A ceux qui y voient une ségrégation entre personnes, qui s’interrogent sur des dérives institutionnelles, et s’inquiètent d’annonces tendant au licenciement massif de salariés et à l’éviction d’élèves de l’Ecole de la République, l’on répondra que la France est une démocratie respectueuse des Droits de l’Homme : « Voyez ailleurs, c’est bien pire ! ».
Pire ailleurs ? A qui pensez-vous alors ? A ces pays comme la Russie qui se situent dans une « zone grise entre démocratie et régime autoritaire » comme la nomment certains auteurs ?
Pour qu’une « zone grise » puisse s’installer et prospérer, la mise en place de règles de droit ou de non-droit doit se faire de façon si progressive qu’une population s’habitue à des restrictions qui peu à peu lui paraissent nécessaires ; persuadé que l’Etat agit pour son bien, un peuple acquiesce peu à peu à toutes règles et entre volontairement dans un état de soumission ; le piège politico-juridique se referme au moment crucial où le peuple est convaincu que l’état dans lequel il a été placé est celui de Liberté. Il ne suffit cependant pas de mettre des mots sur une situation pour qu’ils reflètent la réalité.
Pensez-vous alors peut-être à la Pologne, contre laquelle une procédure a été engagée au niveau de l’Union Européenne au titre de la violation de l’état de droit, et que l’on dit être le très mauvais élève européen des Droits de l’Homme ?
A titre de rapide rappel, que reproche-t-on exactement à la Pologne ? :
Que son Parlement soit une chambre d’enregistrement des directives du parti au pouvoir ?
Que ses dirigeants, sous couvert de populisme, tentent de convaincre leurs administrés que leur politique est menée en faveur du bien public et de la liberté de tous ?
Que ses institutions, jusque-même le Tribunal Constitutionnel, ne jouent pas leur rôle en toute indépendance et violent l’état de droit ?
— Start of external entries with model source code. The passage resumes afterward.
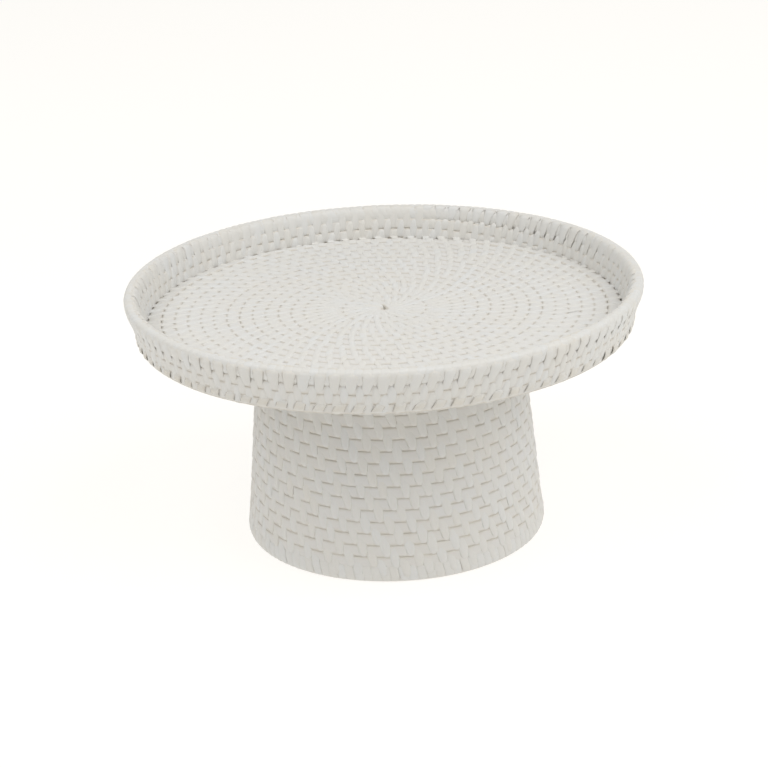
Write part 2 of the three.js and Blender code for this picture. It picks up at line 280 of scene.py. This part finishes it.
# ---- Materials ----
class Nodes:
    """Short ways to add shader nodes to a material."""

    def __init__(self, tree):
        self.nodes = tree.nodes
        self.links = tree.links

    def attribute(self, label):
        node = self.nodes.new("ShaderNodeAttribute")
        node.attribute_name = label
        return node.outputs["Fac"]

    def noise(self, vector, scale):
        node = self.nodes.new("ShaderNodeTexNoise")
        node.inputs["Scale"].default_value = scale
        node.inputs["Detail"].default_value = 3
        node.inputs["Roughness"].default_value = 0.55
        self.links.new(vector, node.inputs["Vector"])
        return node.outputs["Fac"]

    def remap(self, value, low, high, to_low, to_high):
        node = self.nodes.new("ShaderNodeMapRange")
        node.inputs["From Min"].default_value = low
        node.inputs["From Max"].default_value = high
        node.inputs["To Min"].default_value = to_low
        node.inputs["To Max"].default_value = to_high
        self.links.new(value, node.inputs["Value"])
        return node.outputs["Result"]

    def mix(self, kind, factor, a, b):
        """Mixes two colours. Each input is a number, a colour or an output of a node."""
        node = self.nodes.new("ShaderNodeMix")
        node.data_type = "RGBA"
        node.blend_type = kind
        for socket, value in ((node.inputs[0], factor), (node.inputs[6], a), (node.inputs[7], b)):
            if isinstance(value, (int, float)):
                socket.default_value = value
            elif isinstance(value, tuple):
                socket.default_value = (*value, 1)
            else:
                self.links.new(value, socket)
        return node.outputs[2]

    def add(self, a, b):
        node = self.nodes.new("ShaderNodeMath")
        node.operation = "ADD"
        self.links.new(a, node.inputs[0])
        self.links.new(b, node.inputs[1])
        return node.outputs[0]


GLOSS = 0.35  # specular level
FIBRE_STRETCH = (0.16, 1.9, 1)  # scale of the noise along and across the fibres
FIBRE_SCALE = 1.4
BRUSH_SCALE = 230
PATCH_SCALE = 26
BRUSH_LOW, BRUSH_HIGH = 0.3, 0.7  # most of the brush noise lies between these
BRUSH_SHADE_EDGE = 0.18  # how far the brush marks move the edge of the painted shade in the crevices
UNSHADED_CROWN = 0.62  # no painted shade from this crown upwards
WARM_TINT = (0.99, 0.93, 0.83)
COOL_TINT = (0.985, 1.0, 1.03)
TINT_SHARE = 0.35
STREAK_SHARE = 0.22  # of the darker colour, also used for painted shade, in a streak along the fibres
PATCH_SHARE = 0.28  # of the darker colour, also used for painted shade, in a worn patch
BRUSH_RELIEF = 0.5
BUMP_STRENGTH = 0.45
BUMP_DISTANCE = 0.0004  # metres


def painted(name, paint, shade_and_grain, roughness, fibre_relief):
    """Brushed white paint over rattan: fibres along the piece, and painted shade, darker and
    warmer, in the crevices.
    """
    material = bpy.data.materials.new(name)
    material.use_nodes = True
    shader = material.node_tree.nodes["Principled BSDF"]
    shader.inputs["Specular IOR Level"].default_value = GLOSS
    kit = Nodes(material.node_tree)
    uv = kit.nodes.new("ShaderNodeUVMap")
    uv.uv_map = "along_and_across"
    place = kit.nodes.new("ShaderNodeTexCoord")
    stretch = kit.nodes.new("ShaderNodeMapping")
    stretch.inputs["Scale"].default_value = FIBRE_STRETCH
    kit.links.new(uv.outputs["UV"], stretch.inputs["Vector"])
    fibre = kit.noise(stretch.outputs["Vector"], FIBRE_SCALE)
    brush = kit.noise(place.outputs["Object"], BRUSH_SCALE)
    patch = kit.noise(place.outputs["Object"], PATCH_SCALE)

    # Painted shade: the paint turns to the darker, warmer second colour where the crown falls
    # towards the crevices.
    ragged = kit.remap(brush, BRUSH_LOW, BRUSH_HIGH, -BRUSH_SHADE_EDGE, BRUSH_SHADE_EDGE)
    height_in_weave = kit.add(kit.attribute("crown"), ragged)
    painted_shade = kit.remap(height_in_weave, 0.0, UNSHADED_CROWN, 1, 0)
    colour = kit.mix("MIX", painted_shade, paint, shade_and_grain)
    warm = tuple(c * f for c, f in zip(paint, WARM_TINT))
    cool = tuple(min(1.0, c * f) for c, f in zip(paint, COOL_TINT))
    tint = kit.mix("MIX", kit.remap(kit.attribute("tone"), 0, 1, 0, 1), warm, cool)
    colour = kit.mix("MIX", TINT_SHARE, colour, kit.mix("MULTIPLY", 1.0, colour, tint))
    colour = kit.mix("MIX", kit.remap(fibre, 0.36, 0.5, STREAK_SHARE, 0), colour, shade_and_grain)
    colour = kit.mix("MIX", kit.remap(patch, 0.42, 0.72, 0, PATCH_SHARE), colour, shade_and_grain)
    kit.links.new(colour, shader.inputs["Base Color"])
    uneven = kit.remap(brush, BRUSH_LOW, BRUSH_HIGH, roughness - 0.07, roughness + 0.09)
    kit.links.new(uneven, shader.inputs["Roughness"])

    relief = kit.add(
        kit.remap(fibre, 0, 1, 0, fibre_relief), kit.remap(brush, 0, 1, 0, BRUSH_RELIEF)
    )
    bump = kit.nodes.new("ShaderNodeBump")
    bump.inputs["Strength"].default_value = BUMP_STRENGTH
    bump.inputs["Distance"].default_value = BUMP_DISTANCE
    kit.links.new(relief, bump.inputs["Height"])
    kit.links.new(bump.outputs["Normal"], shader.inputs["Normal"])
    return material


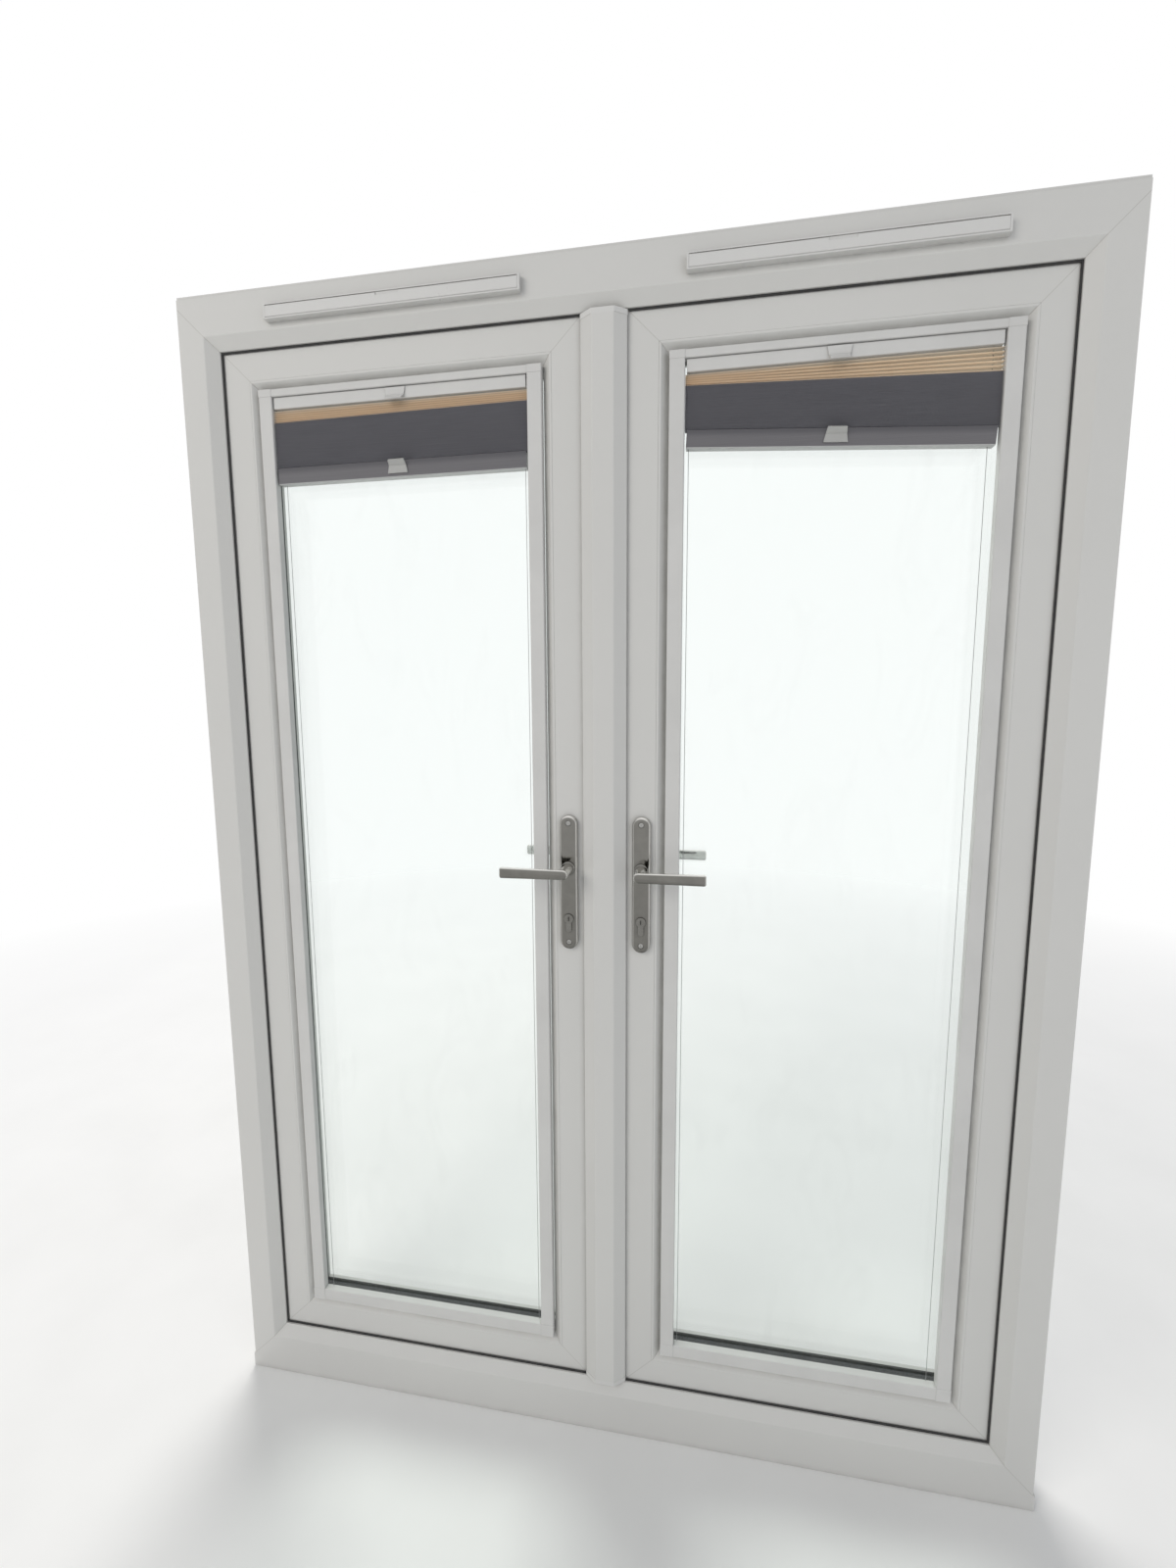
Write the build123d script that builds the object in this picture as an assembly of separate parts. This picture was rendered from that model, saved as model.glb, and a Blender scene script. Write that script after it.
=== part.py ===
# White french doors in their frame: two glazed leaves that open outdoors, a floating mullion on the
# left leaf, lever handles and lock gear, trickle vents, a cill, and a pleated blind on each leaf.
# Millimetres. X runs to the right and Y outdoors as seen from the room, Z runs up. The origin is
# under the middle of the cill, below the mid-plane of the leaves.
import os
from math import radians, tan

from build123d import *

os.makedirs("parts", exist_ok=True)

# Overall set
frame_width = 1500.0
frame_height = 2050.0
frame_depth = 70.0
cill_height = 30.0
extension_height = 20.0

# Frame section: the flange is the lip on the room side that the leaf closes against
frame_face = 68.0
rebate_width = 44.0
nose_width = 20.0
nose_depth = 14.0
seal_gap = 3.0

# Leaf section
leaf_depth = 70.0
leaf_setback = 20.0
leaf_lap = 12.0
edge_gap = 12.0
outer_lap = 8.0
stile_face = 50.0
bead_face = 16.0
glazing_step = 4.0
face_lip = 5.0

# Sealed glass unit
pane_thickness = 4.0
cavity = 20.0
glass_edge_cover = 14.0
spacer_height = 11.0
inner_pane_setback = 24.0
glass_seal = 3.0

# Floating mullion on the left leaf
mullion_width = 75.0
mullion_nose = 20.0
cap_length = 8.0
cap_gap = 2.0
running_gap = 0.3

# Hinges
hinge_offset_x = 36.0
hinge_offset_y = 10.0
hinge_pin_radius = 5.0
hinge_pin_clearance = 0.05
hinge_knuckle_radius = 9.0
hinge_knuckle_height = 31.0
hinge_half_height = 46.0
hinge_end_distance = 230.0
hinge_plate_thickness = 3.5

# Handles
spindle_offset = 38.5
spindle_height = 1011.0
spindle_width = 8.0
cylinder_drop = 92.0
plate_height = 242.0
plate_width = 32.0
plate_thickness = 10.0
plate_rise = 28.0
plate_screw_spacing = 215.0
lever_length = 111.0
lever_projection = 62.0
lever_bar_thickness = 9.0
lever_root_height = 15.0
lever_tip_height = 19.0
lever_neck_radius = 8.7
lever_bevel = 2.0
plate_bevel = 3.0
shaft_clearance = 0.1

# Lock gear
faceplate_width = 15.6
faceplate_thickness = 3.0
gear_line = -3.0
case_depth = 50.0
case_above = 75.0
case_below = 140.0
case_thickness = 15.4
pocket_clearance = 0.3
faceplate_end_distance = 142.0
bar_width = 9.0
bar_thickness = 4.2
bar_end_gap = 21.0
bar_tongue = 34.0
cam_radius = 4.0
cam_reach = 6.2
keep_thickness = 1.5
keep_lip = 8.3
cam_lift = 20.0
cam_drop = 17.5
cam_end_distances = (180.0, 540.0)
latch_length = 28.0
latch_height = 19.6
latch_width = 12.0
dead_bolt_height = 26.0
dead_bolt_drop = 50.0
bolt_throw = 28.0
bolt_retract = 24.5
shootbolt_radius = 4.0
shootbolt_inset = 10.5
keep_slack_x = 3.0
keep_slack_y = 1.5
keep_half_length = 30.0
keep_half_width = 11.0
rod_in_case = 38.0
strike_clearance = 1.0
strike_above = 25.0
strike_below = 30.0

# Pleated blinds
blind_rail_face = 24.8
blind_head_face = 12.8
blind_frame_front = 2.0
blind_frame_depth = 13.0
blind_side_gap = 2.6
clip_foot = 3.0
upper_rail_height = 19.5
bottom_rail_height = 28.0
right_blind_tilt = 3.3
open_pleats = 4
packed_pleats = 22
open_pleat_pitch = 6.5
packed_pleat_pitch = 3.3
pleat_depth = 14.0
fabric_fold = 2.4
fabric_gap = 0.3
tab_width = 36.0
tab_projection = 10.0

# Trickle vents in the head
vent_length = 446.0
vent_height = 24.0
vent_depth = 12.0
vent_rise = 30.0
vent_slot_height = 12.0
vent_slot_inset = 16.0
flap_thickness = 4.5
canopy_gap = 2.0

# Fixing holes through the jambs
fixing_radius = 5.0
fixing_count = 4
fixing_end_distance = 200.0

# Levels across the depth
leaf_room = -leaf_depth / 2
leaf_outer = leaf_depth / 2
flange_back = leaf_room - seal_gap
frame_room = leaf_room - leaf_setback
frame_outer = frame_room + frame_depth
leaf_flange_back = frame_outer + seal_gap
inner_pane_y = leaf_room + inner_pane_setback
cavity_y = inner_pane_y + pane_thickness
outer_pane_y = cavity_y + cavity
glass_outer_y = outer_pane_y + pane_thickness
bead_back = inner_pane_y - glass_seal
glazing_wall = glass_outer_y + glass_seal

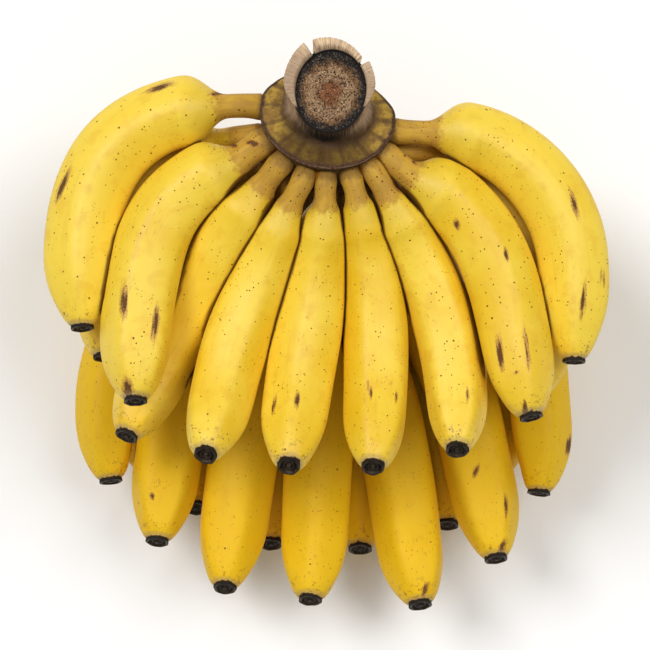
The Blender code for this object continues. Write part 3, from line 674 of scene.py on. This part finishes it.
def torn_edge(angle):
    """How far the torn edge drops below its flap."""
    turn = np.radians(angle)
    teeth = np.sin(41.0 * turn) * np.sin(17.0 * turn + 1.0) + 0.6 * np.sin(83.0 * turn + 2.0)
    return 0.30 + 0.20 * teeth


def grain(axial, angle):
    """Fine upright fibres of the woody rind."""
    turn = np.radians(angle)
    fine = np.sin(61.0 * turn + 0.12 * axial + 4.0 * np.sin(5.0 * turn))
    finer = np.sin(113.0 * turn - 0.1 * axial + 7.0 * np.sin(4.0 * turn + 1.0))
    return 0.12 * fine * np.sin(9.0 * turn + 2.0) + 0.07 * finer


def groove_at(angle):
    """1 in the grooves between the pads and 0 on the pads."""
    turn = np.radians(angle)
    swing = 0.5 + 0.5 * np.cos(CUSHION_RIBS * turn + 0.8 * slow_wave(angle, 1.0))
    return swing ** 3


def fine_profile(axial, angle):
    """Radius of the fine stalk: pads with narrow grooves, and upright grain above."""
    turn = np.radians(angle)
    ribs = ribs_at(axial)
    steps = np.array([-0.3, -0.15, 0.0, 0.15, 0.3])
    radius = sum(stalk_radius(axial + step, angle) for step in steps) / len(steps)
    radius = radius + ribs * (0.5 + 0.5 * np.cos(CUSHION_RIBS * turn))
    radius = radius - ribs * (0.9 * groove_at(angle) + 0.18 * (1.0 + slow_wave(angle, 2.0)))
    woody = smooth((axial - 5.0) / 8.0)
    return radius - (0.3 + grain(axial, angle)) * woody - 0.1


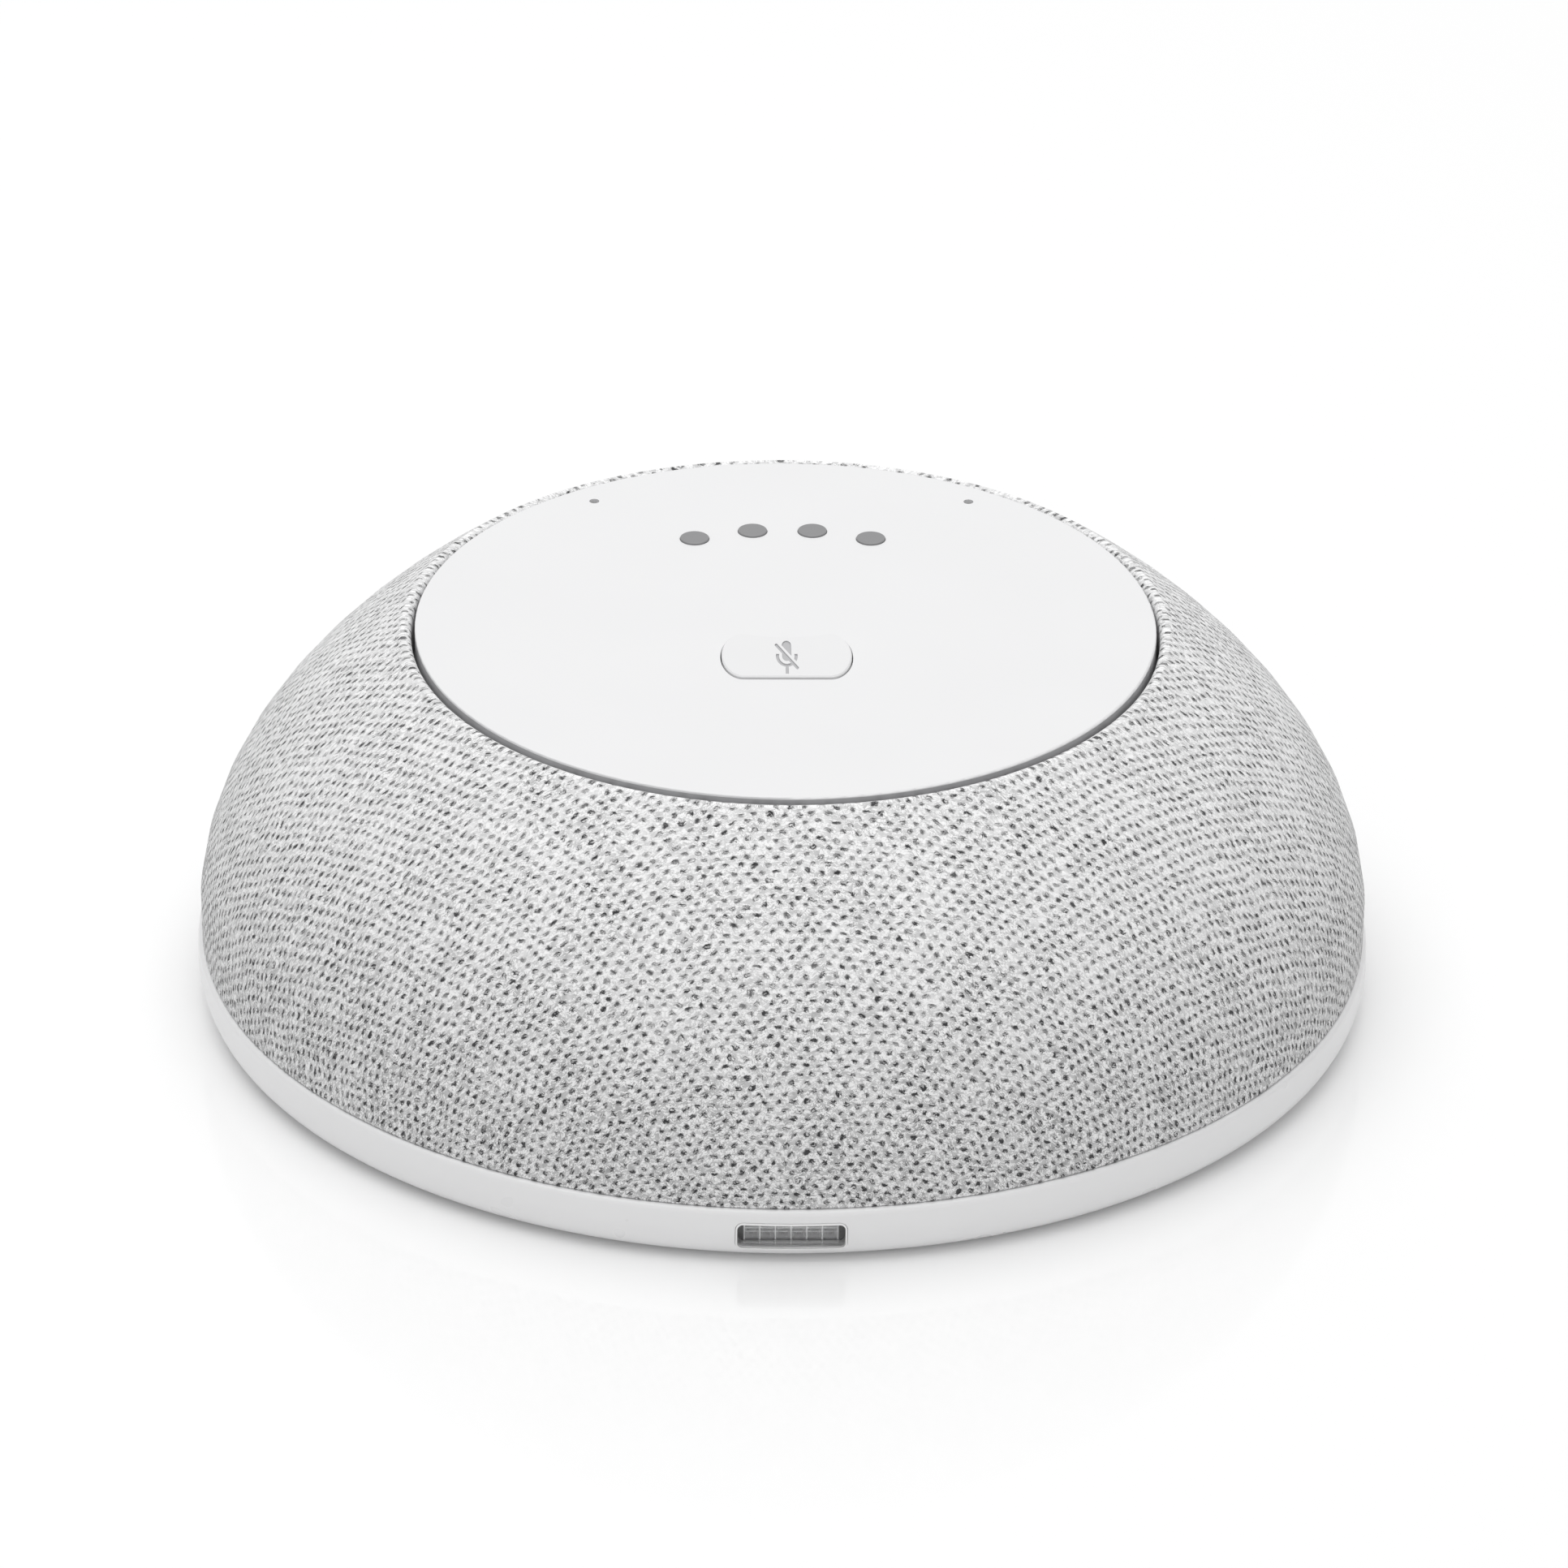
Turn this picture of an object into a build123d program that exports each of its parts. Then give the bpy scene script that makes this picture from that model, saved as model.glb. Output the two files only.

Que ses dirigeants mettent en place des moyens de contrôle ou de sanction ciblés sur certaines professions, les empêchant ainsi d’exercer et de respecter leur serment ?
D’avoir stigmatisé certaines personnes pour ce qu’elles étaient dans leur âme et dans leur chair, et pour leurs opinions ?
D’avoir restreint certains droits fondamentaux humains liés à la santé et aux soins ?
De porter atteinte à la liberté des médias et de généraliser un discours unique ?
De provoquer des vagues de manifestants ne désirant qu’une chose, que les droits humains les plus fondamentaux soient à nouveau appliqués ?!
Toute ressemblance avec une situation réelle, actuelle ou vécue en France ne pourrait être que fortuite…
L’après 12 juillet 2021 permet en effet une lecture tout autre de ces quelques lignes, et de relativiser, comparer, se faire une idée, de prendre conscience de ce qui se passe ici et ailleurs.
S’estimant détentrice et gendarme universel des Droits de l’Homme, la France peut-elle les modeler et les interpréter à sa guise ? Ce qu’elle veut appliquer chez les autres ne doit-il pas d’abord être mis en œuvre chez elle ?
A l’heure où le monde entier regarde la France, à l’heure où les peuples ont besoin de dirigeants bienveillants, il conviendra de cesser de faire la leçon des Droits de l’Homme aux autres pays, si ceux-ci ne peuvent pas être respectés en France.
Cette tribune est une réflexion juridique d’un avocat qui connaît et pratique les Droits de l’Homme dans son exercice professionnel quotidien, et qui les placera toujours au cœur de ses préoccupations, en désapprouvant toujours toute dérive, quelle qu’elle soit et où qu’elle soit.